The Way of the Shadow Wolves: The Deep State and the Hijacking of America
- Author: Steven Seagal Tom Morrissey
- Genre: Conspiracy thriller
- Publisher: Self-published
- Publication date: October 2017
- ISBN: 978-0999497517

= The Way of the Shadow Wolves =

2017 novel by Steven Seagal and Tom Morrissey

The Way of the Shadow Wolves: The Deep State and the Hijacking of America is a conspiracy thriller novel, co-written by actor Steven Seagal and Tom Morrissey, the former chair of the Arizona Republican Party and the mayor of Payson, Arizona.

The book was self-published in October 2017, with a foreword by Joe Arpaio.

==Synopsis==
John Nan Tan Gode, a member of the Shadow Wolves, discovers a plot by Mexican drug cartels and the Deep State to smuggle Jihadi terrorists across the American border in Maricopa County, Arizona.

==Reception==
The book's reception has been overwhelmingly negative. At Politico, Nathan Rabin called it a "Fox News fever dream" and "the socio-political equivalent of Reefer Madness in terms of unintentional laughs", saying that he was confident no ghost writer had contributed because the book was "so adorably incompetent and inept that it's hard to imagine that a professional writer had anything to do with it". Rabin subsequently published a long-form analysis of what he saw as the novel's flaws, including its dialogue, its exposition, its overindulgence in conspiracy theories, its portrayal of women, its use of characters who have "nearly identical names, personalities and background", and "the most ridiculous caricature of Native Americans as vessels of pure spirit living in perfect harmony with the Lord I've ever seen or read", concluding that "it would be almost impossible to exaggerate [the book's] racism, stupidity or amateurish writing" and that it is thus "utterly beyond satire or parody."
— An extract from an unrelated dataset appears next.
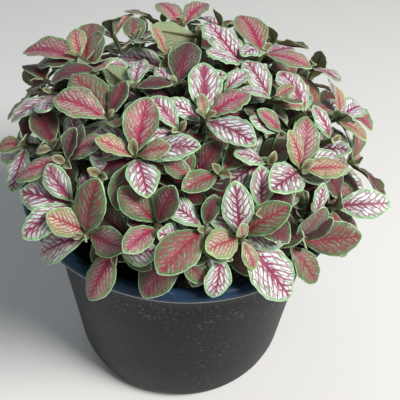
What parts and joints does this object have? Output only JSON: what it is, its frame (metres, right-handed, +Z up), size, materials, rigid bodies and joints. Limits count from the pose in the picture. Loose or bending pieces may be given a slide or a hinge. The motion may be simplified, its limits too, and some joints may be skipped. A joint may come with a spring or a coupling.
{
  "type": "potted nerve plant",
  "caption": "Nerve plant: a low mound of small oval leaves with a raised-looking net of pink veins, in a plain round black plastic nursery pot with drain holes.",
  "frame": {"origin": "centre of the flat underside of the pot", "axes": "+Z up along the axis of the pot; -Y is the side seen from the front"},
  "size_m": [0.1788, 0.184, 0.1936],
  "materials": {
    "pot": "satin moulded black plastic, scuffed, with a worn rim",
    "potting_mix": "dark moist peat mix with a few pale grains",
    "foliage": "thin soft leaves, satin, green at the margin with a net of pink to white veins"
  },
  "bodies": {
    "root": {"pot": "pot", "potting_mix": "potting_mix", "leafy_stem_01": "foliage", "leafy_stem_02": "foliage", "leafy_stem_03": "foliage", "leafy_stem_04": "foliage", "leafy_stem_05": "foliage", "leafy_stem_06": "foliage", "leafy_stem_07": "foliage", "leafy_stem_08": "foliage", "leafy_stem_09": "foliage", "leafy_stem_10": "foliage", "leafy_stem_11": "foliage", "leafy_stem_12": "foliage", "leafy_stem_13": "foliage", "leafy_stem_14": "foliage", "leafy_stem_15": "foliage", "leafy_stem_16": "foliage", "leafy_stem_17": "foliage", "leafy_stem_18": "foliage", "leafy_stem_19": "foliage", "leafy_stem_20": "foliage", "leafy_stem_21": "foliage", "leafy_stem_22": "foliage", "leafy_stem_23": "foliage", "leafy_stem_24": "foliage", "leafy_stem_25": "foliage", "leafy_stem_26": "foliage", "leafy_stem_27": "foliage", "leafy_stem_28": "foliage", "leafy_stem_29": "foliage", "leafy_stem_30": "foliage", "leafy_stem_31": "foliage", "leafy_stem_32": "foliage", "leafy_stem_33": "foliage", "leafy_stem_34": "foliage", "leafy_stem_35": "foliage", "leafy_stem_36": "foliage", "leafy_stem_37": "foliage", "leafy_stem_38": "foliage", "leafy_stem_39": "foliage", "leafy_stem_40": "foliage", "leafy_stem_41": "foliage", "leafy_stem_42": "foliage", "leafy_stem_43": "foliage", "leafy_stem_44": "foliage", "leafy_stem_45": "foliage", "leafy_stem_46": "foliage", "leafy_stem_47": "foliage", "leafy_stem_48": "foliage", "leafy_stem_49": "foliage", "leafy_stem_50": "foliage", "leafy_stem_51": "foliage", "leafy_stem_52": "foliage", "leafy_stem_53": "foliage", "leafy_stem_54": "foliage", "leafy_stem_55": "foliage", "leafy_stem_56": "foliage", "leafy_stem_57": "foliage", "leafy_stem_58": "foliage"}
  },
  "joints": []
}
Vulture called it "completely batshit insane", with Gode (who is alternately described as being Mohawk and Apache) being "clearly a Seagal avatar", and noted that the "antagonists' motivations never make much sense" and that it is "difficult to say for sure what really happens in this book or how it ends."

The Phoenix New Times called it "garbage", with interactions between Gode and his girlfriend that were "breathtakingly bad", "dialogue-heavy scenes" where it was "hard to follow who's speaking", and fight scenes that were "even more boring than the dialogue".

Rob Beschizza of BoingBoing described the novel's cover art as "look[ing] like a Photoshopped parody of itself."